Canadian 17pdr At Norrey, the Allied plan called for two squadrons of the 1st Hussars and The Queen’s Own Rifles to move through Norrey and attack south towards le Mesnil-Patry.

The 12. SS-Pionier battalion had dug-in in a wheat field and was instructed to let the tanks roll past and attack the infantry. However, the Canadian infantry was riding the tanks of the 1st Hussars and hand to hand fighting began almost immediately as the infantry dismounted the tanks in the midst of the German pioneers.

The Pioneers also began to assault the tanks with anti-tank rifles, Panzerfausts and magnetic mines; the Canadians had entered a hornet’s nest.

Although taking heavy losses the Sherman tanks of “B” Squadron,” continued towards their objective. “C” Squadron saw their predicament and tried to help by flanking the battle. However, the 8. Panzerkompanie of SS-Panzer-Regiment 12 had heard the fighting from their position approximately one kilometre south. The German Panzers rolled forward and caught the Shermans in the open. Another four or five Shermans were destroyed. The Panzers of 8. Panzerkompanie of SS-Panzer-Regiment 12 continued through the wheat field only stopping to fight a duel with Canadian anti-tank guns at the far edge of the field.

Another company of Panzers, 1. Panzerkompanie, arrived and began a counterattack. Nearly two squadrons of the 1st Hussars and a company of the Queen’s Own Rifles were destroyed. Thirty-seven Sherman tanks were destroyed and the company of rifles sustained 90 casualties with 55 dead.

At about the same time as the attack on le Mesnil-Patry, the 46th Royal Marine Commando, reinforced with a company of Sherman tanks from the Fort Garry Horse, attempted to take Rots from the 1. Kompanie of SS-Panzergrenadier-Regiment 26. Two anti-tank guns, a pioneer company and a panzer company supported the Panzergrenadiers.

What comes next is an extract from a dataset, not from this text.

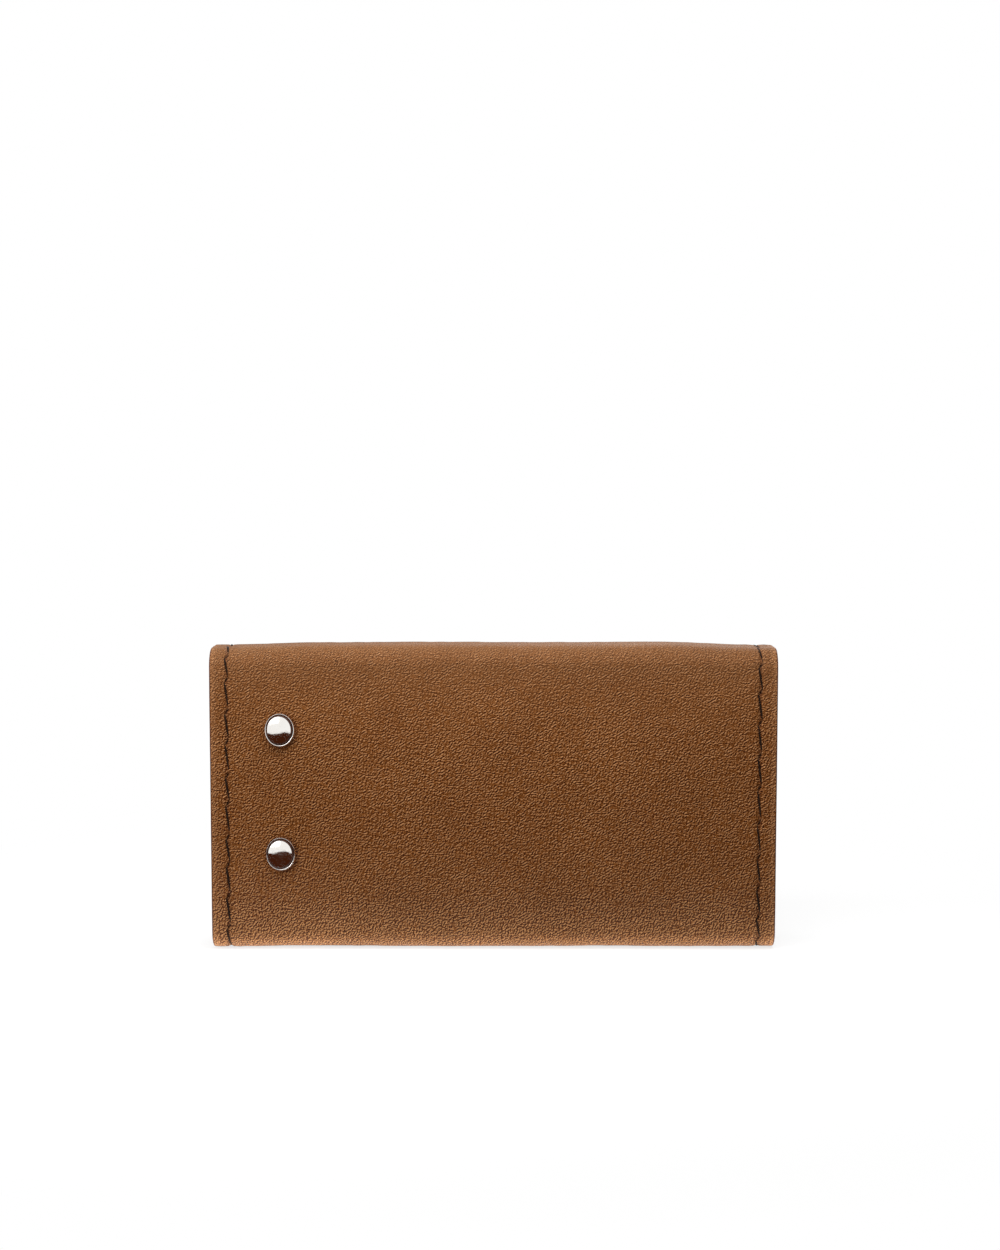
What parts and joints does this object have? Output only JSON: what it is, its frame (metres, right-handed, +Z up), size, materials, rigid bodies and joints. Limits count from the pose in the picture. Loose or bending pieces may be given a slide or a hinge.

They had been dug in since the 9 June.
The aftermath at Bretteville

The battle was horrific. The initial attack, preceded by an artillery barrage, had the Royal Marines and Sherman tanks penetrate the northern part of Rot, which forced the 1. Kompanie back. A German counterattack by two squads of infantry and two panthers knocked out six Shermans and took 40 prisoners clearing the edge of town from east to west.

The Royal Marines and eight more Sherman tanks renewed the attack, causing the remaining Germans to waver. 

Royal Marine Commandos

The fighting continued throughout the night before the Germans finally retreated from the town in the early morning. Losses on both sides were substantial. A French villager reported, “The whole battle for Rots took place between the church and the schoolhouses. They fought with cold steel, with Panzerfaust, shot each other in the cellars. A German Panzer went up in flames in the church square, as did a Canadian tank. The number of dead on both sides surpassed one hundred.” 

Thus ended the initial battles between the Canadian 3rd Division and 2nd Canadian Armoured Brigade, and the 12. SS-Panzerdivision. All told the Canadian armoured brigade had suffered over 50 lost tanks, while the 12..SS had lost over 30 in the first five days of fighting.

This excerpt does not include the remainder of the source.